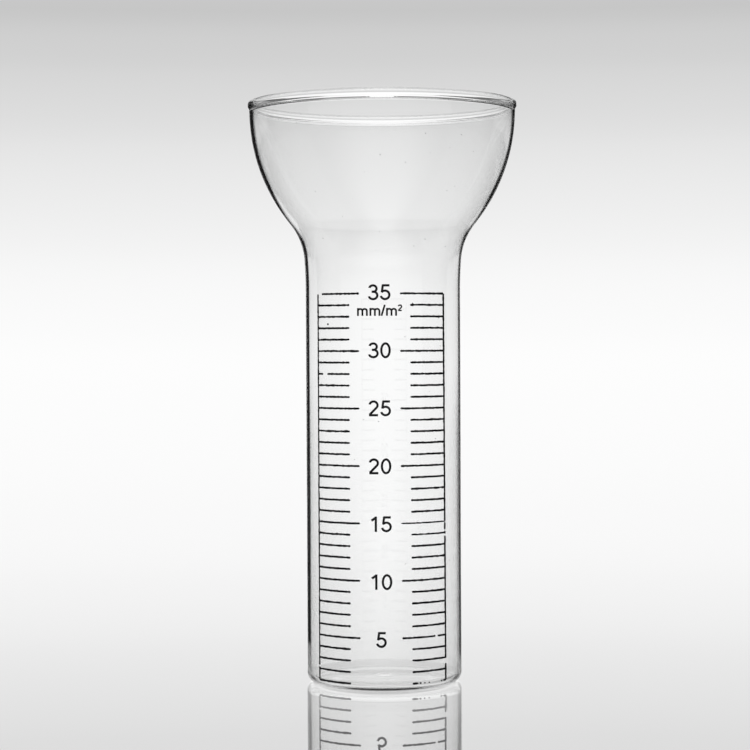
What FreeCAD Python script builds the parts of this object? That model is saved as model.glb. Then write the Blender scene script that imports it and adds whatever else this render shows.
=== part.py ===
import FreeCAD, Part
import math
import os
from FreeCAD import Vector

# Glass rain gauge: one blown vessel with a fired-on printed scale.
# Frame: +Z up along the vessel's axis, origin at the centre of the resting face,
# the scale faces -Y. All sizes in millimetres.

# ---- driving dimensions of the vessel ----
WALL = 1.0                    # wall of the tube, neck and bowl
TUBE_RADIUS = 21.0            # outside of the straight measuring tube
STRAIGHT_TOP = 106.1          # height where the tube begins to flare
FLARE_RADIUS = 115.0          # slow flare out of the tube, on the outside
FLARE_ANGLE = 4.2             # slope at the end of that flare, degrees from upright
NECK_RADIUS = 17.1            # tight curve of the neck, on the outside
NECK_ANGLE = 39.1             # slope at the end of the neck, degrees from upright
BOWL_RADIUS = 49.0            # rounded side of the bowl, on the outside
BEAD_RADIUS = 0.85            # fire-polished bead around the mouth
BEAD_PROUD = 0.41             # how far the bead stands out from the bowl's side
BEAD_HEIGHT = 156.52          # height where the bead's rounded top begins
BEAD_SIDE = 0.45              # upright stretch of the bead below that
BEAD_BLEND = 1.6              # radius of the hollow where the bead meets the wall

FOOT_CORNER = 2.5             # outside corner radius of the foot
FOOT_INNER_RADIUS = 14.0      # inner edge of the flat ring that the vessel rests on
PUSH_UP = 0.4                 # height of the hollow under the middle of the foot
FLOOR_THICKNESS = 1.2
FLOOR_CORNER = 1.7            # inside corner radius at the floor
SEAL_RADIUS = 2.2             # lens of glass left where the tube's end was closed
SEAL_HEIGHT = 0.45

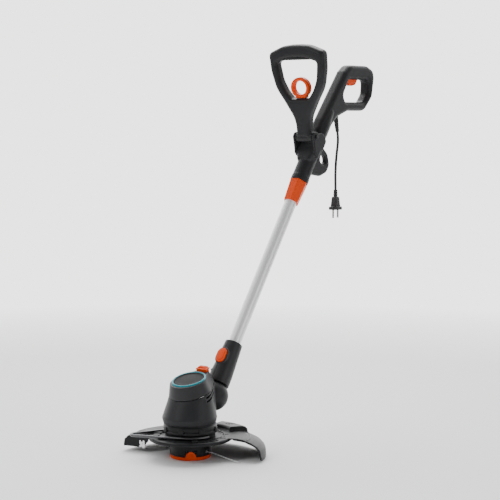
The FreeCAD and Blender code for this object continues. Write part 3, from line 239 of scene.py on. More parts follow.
@dataclass(frozen=True)
class MouldedPlastic:
    """Injection-moulded plastic with a fine eroded grain."""

    name: str
    colour: Colour
    roughness: float = 0.5
    grain: float = 0.55
    depth: float = 0.022
    # strength of the painted highlight on edges and corners
    edge_highlight_strength: float = 0.25
    gloss: float = 0.28
    seam: Optional[Seam] = None

    def material(self) -> Material:
        """Build the plastic's material."""
        bench = ShaderBench(self.name)
        fine = bench.grain(self.grain, 3.0)
        broad = bench.grain(38.0, 3.0)
        flecks = bench.grain(4.5, 4.0)
        # painted highlight: outer edges and corners are lightened by pointiness, and made a little glossier
        edge_highlight = bench.edges() * self.edge_highlight_strength
        colour = bench.tint(((broad * 0.6 + flecks * 0.4) - 0.25).clipped(), paint(self.colour, 0.86),
                            paint(self.colour, 1.16, 0.004))
        colour = bench.tint(edge_highlight, colour, paint(self.colour, 1.5, 0.03))
        rough = self.roughness - 0.07 + broad * 0.1 + fine * 0.06 - edge_highlight * 0.12
        normal = bench.relief(fine, self.depth)
        normal = bench.relief(flecks, self.depth * 2.0, normal)
        if self.seam is not None:
            away = abs(bench.along(self.seam.normal) - self.seam.offset)
            groove = (1.0 - away / self.seam.half_width).clipped()
            normal = bench.relief(1.0 - groove, 0.12, normal)
            # painted shade: the seam groove is darkened
            colour = bench.tint(groove * 0.6, colour, paint(self.colour, 0.4))
        return bench.done({"Base Color": colour, "Roughness": rough, "Normal": normal,
                           "Specular IOR Level": self.gloss})


@dataclass(frozen=True)
class DrawnMetal:
    """Drawn, turned or plated metal with fine lines along one direction."""

    name: str
    colour: Colour
    roughness: float = 0.28
    stretch: Point3 = (1.0, 1.0, 0.02)
    line: float = 0.35
    depth: float = 0.006
    metallic: float = 1.0

    def material(self) -> Material:
        """Build the metal's material."""
        bench = ShaderBench(self.name)
        lines = bench.grain(self.line, 3.0, self.stretch)
        cloud = bench.grain(30.0, 3.0)
        marks = bench.grain(2.2, 5.0)
        colour = bench.tint((lines * 0.5 + cloud * 0.5).clipped(), paint(self.colour, 0.88),
                            paint(self.colour))
        rough = self.roughness - 0.06 + lines * 0.1 + ((marks - 0.55) * 1.2).clipped() * 0.12
        normal = bench.relief(lines, self.depth)
        return bench.done({"Base Color": colour, "Roughness": rough, "Metallic": self.metallic,
                           "Normal": normal})


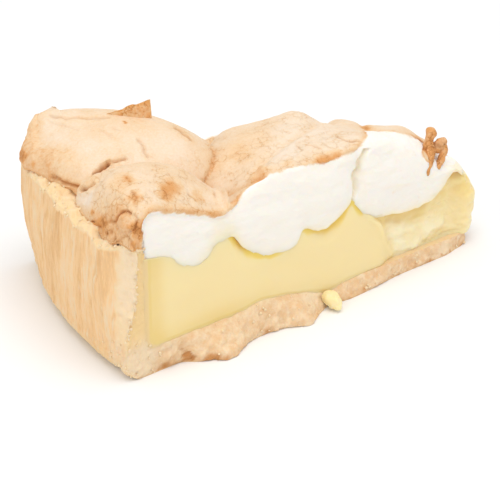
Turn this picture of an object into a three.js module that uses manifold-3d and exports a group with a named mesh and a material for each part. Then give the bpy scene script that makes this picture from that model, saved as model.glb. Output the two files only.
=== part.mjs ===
// A cut slice of lemon meringue pie: shortcrust base and wall, lemon curd, baked meringue.
// Millimetres, +Z up. The nose of the slice points to +X and its two cut faces look to -Y and +Y.
import * as THREE from "three";
import { mergeVertices } from "three/addons/utils/BufferGeometryUtils.js";
import Module from "manifold-3d";

// Plan of the slice. "s" is the distance from the nose back towards the wall.
const WALL_RADIUS = 115.4; // nose to the outside of the wall, a pie of about 230 mm
const NOSE_RADIUS = 6; // the blunt cut end
const HALF_ANGLE = THREE.MathUtils.degToRad(16.5); // half of the arc that the wall spans
const NOSE_ANGLE = THREE.MathUtils.degToRad(75.6); // half of the arc that the nose spans
const NOSE_TO_ORIGIN = 57.7; // puts the origin under the middle of the slice
const GAP = 0.3; // clearance between two layers

// Pastry
const RIM_HEIGHT = 35.3;
const WALL_THICKNESS = 6;
const FLOOR_AT_WALL = 7.2;
const FLOOR_AT_NOSE = 3.9;
const FLOOR_STEP = [50, 68]; // the distances from the nose between which the floor rises
const FLOOR_WAVES = [
  { at: 71.5, width: 4, up: 0.8 },
  { at: 50, width: 3.5, up: -0.8 },
];
const FOOT_RADIUS = 5; // outer bottom corner of the pastry
const FILLET_RADIUS = 3; // inner bottom corner
const WALL_FLARE = 0.5; // how far the rim leans out over most of the wall
const BACK_FLARE = 1.9; // and at the back corner
const WALL_BELLY = 0.5; // how far the wall bulges out half way up
const BACK_BELLY = 1.1; // and at the back corner
const BROKEN_CORNER = 3.8; // pastry broken off the front edge of the wall
const BROKEN_REACH = 7; // how far that break runs along the wall

const BACK_RIM_DROP = 4.5; // the rim falls towards the back corner
const RIM_CROWN = 0.9; // the rim's two edges lie lower than its middle
const PASTRY_SET_BACK = 2; // pastry behind the nose of the curd
// Shares of the pastry's length that end at the floor's end and at the corner's end.
const FLOOR_SHARE = 0.62;
const CORNER_SHARE = 0.76;

// The pastry foot juts out of the front cut, less towards the nose.
const FOOT_AT_NOSE = 1.2;
const FOOT_AT_WALL = 3;
// Its bumps: distance from the nose, width, how far out.
const FOOT_BUMPS = [
  { at: 84, width: 5, out: 3.3 },
  { at: 61, width: 5, out: 3.2 },
  { at: 50.5, width: 3, out: -1.4 },
];

// Meringue skin along the two cut faces: [distance from the nose, height].
const FRONT_EDGE = [
  [4, 23.2], [9, 24.9], [14.5, 27.2], [21, 32.4], [26, 35.8], [31, 38.4], [36, 40], [45, 40.4],
  [52, 40], [62, 40.7], [70, 40.6], [75, 39.6], [78, 37.8], [82, 36.2], [86.5, 37.4], [92, 40.1],
  [98.5, 42.7], [103, 44.2], [109, 42.4],
];
const BACK_EDGE = [
  [4, 20.4], [12, 26.4], [20, 29.2], [28, 32.1], [34, 34.2], [38.5, 32.2], [43, 35.4], [50, 35.7],
  [60, 33.6], [66, 32.2], [70.5, 30.4], [76, 33.9], [84, 39.4], [92, 41.5], [103, 41.5], [112, 38.8],
];

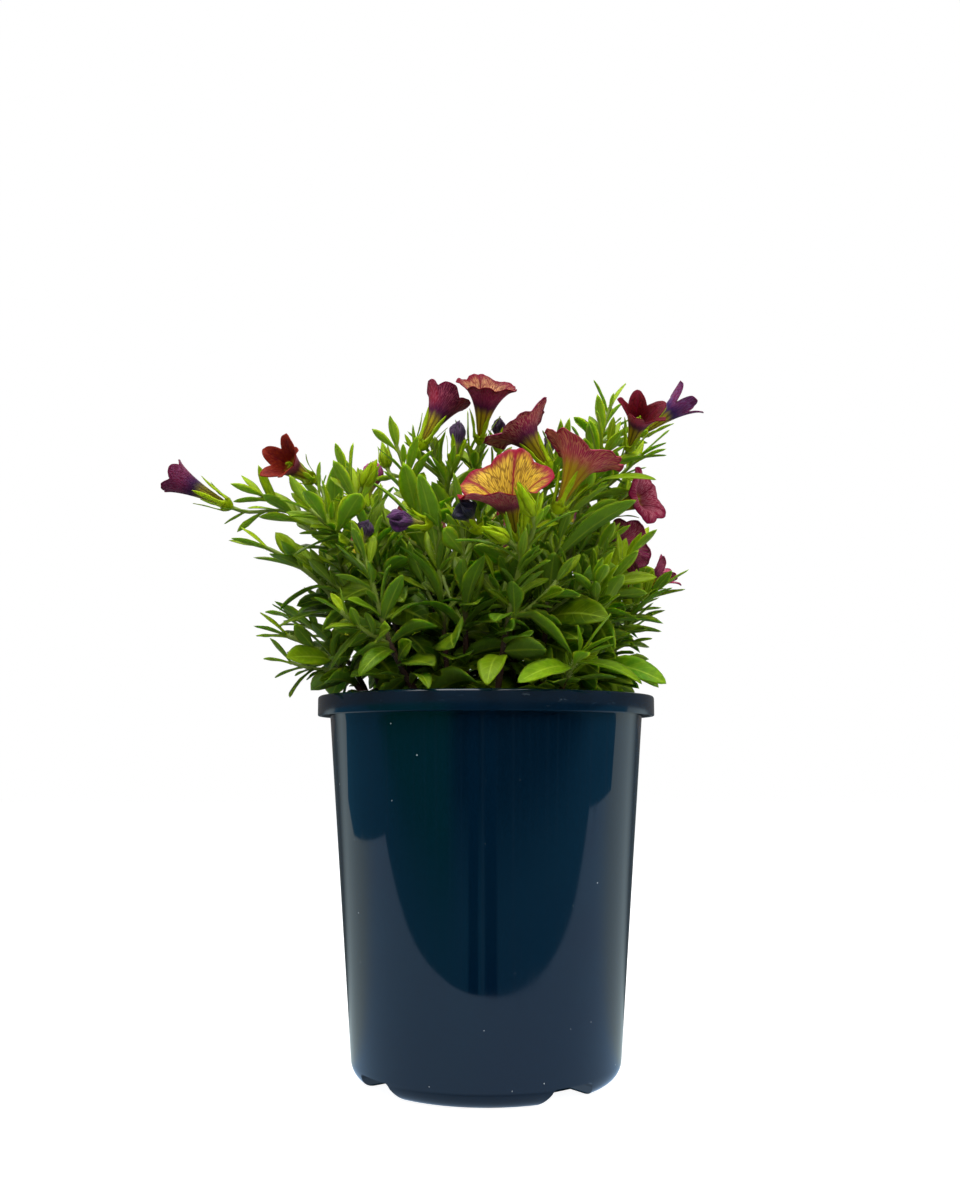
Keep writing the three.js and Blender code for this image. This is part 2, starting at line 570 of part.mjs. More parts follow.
// Grows the whole plant: the axes, buds and leaves of every stem, with nothing in anything else's way.
function growPlant() {
  const space = new Space();
  const stems = STEMS.map((row, owner) => {
    const axis = stemAxis(row);
    return { row, owner, axis, shoots: [], pedicels: [], leaves: [] };
  });
  for (const { axis, owner } of stems) space.hold('stems', axisPoints(axis), owner);
  addFlowers(space, stems);
  for (const row of KEY_LEAVES) {
    const stem = stems[row.stem];
    const leaf = leafTo(stem.axis, row);
    if (claim(space, leaf, stem.owner)) stem.leaves.push(leaf);
  }
  for (const stem of stems) {
    const random = seeded(SEED.first + SEED.step * stem.owner);
    addShoots(space, stem, random);
    stem.places = leafPlaces(stem.axis, 1, STEM.bareLength, random);
    for (const axis of stem.shoots) {
      stem.places.push(...leafPlaces(axis, SHOOT.size, SHOOT.bareLength, random));
    }
  }
  addLeaves(space, stems);
  return stems;
}

// ---- Solids ----------------------------------------------------------------------------------------------

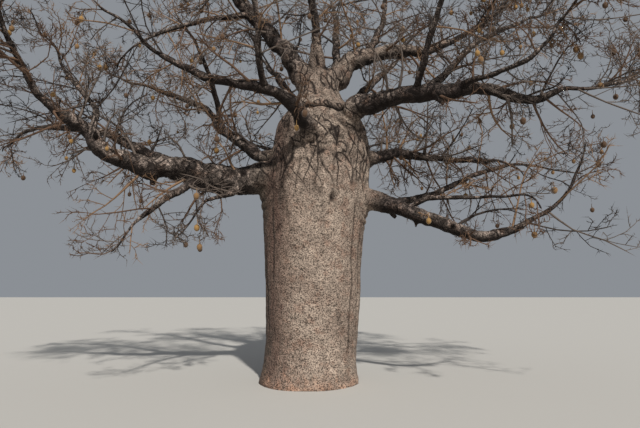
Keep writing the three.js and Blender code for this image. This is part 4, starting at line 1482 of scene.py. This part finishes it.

**********

YOUR OBJECTIVE: In the listing above, find the line containing "The FreeCAD and" and the line containing "seam: Optional[Seam] = None", then quote both, plus every line between them, exactly as written.

FULL ANSWER:
The FreeCAD and Blender code for this object continues. Write part 3, from line 239 of scene.py on. More parts follow.
@dataclass(frozen=True)
class MouldedPlastic:
    """Injection-moulded plastic with a fine eroded grain."""

    name: str
    colour: Colour
    roughness: float = 0.5
    grain: float = 0.55
    depth: float = 0.022
    # strength of the painted highlight on edges and corners
    edge_highlight_strength: float = 0.25
    gloss: float = 0.28
    seam: Optional[Seam] = None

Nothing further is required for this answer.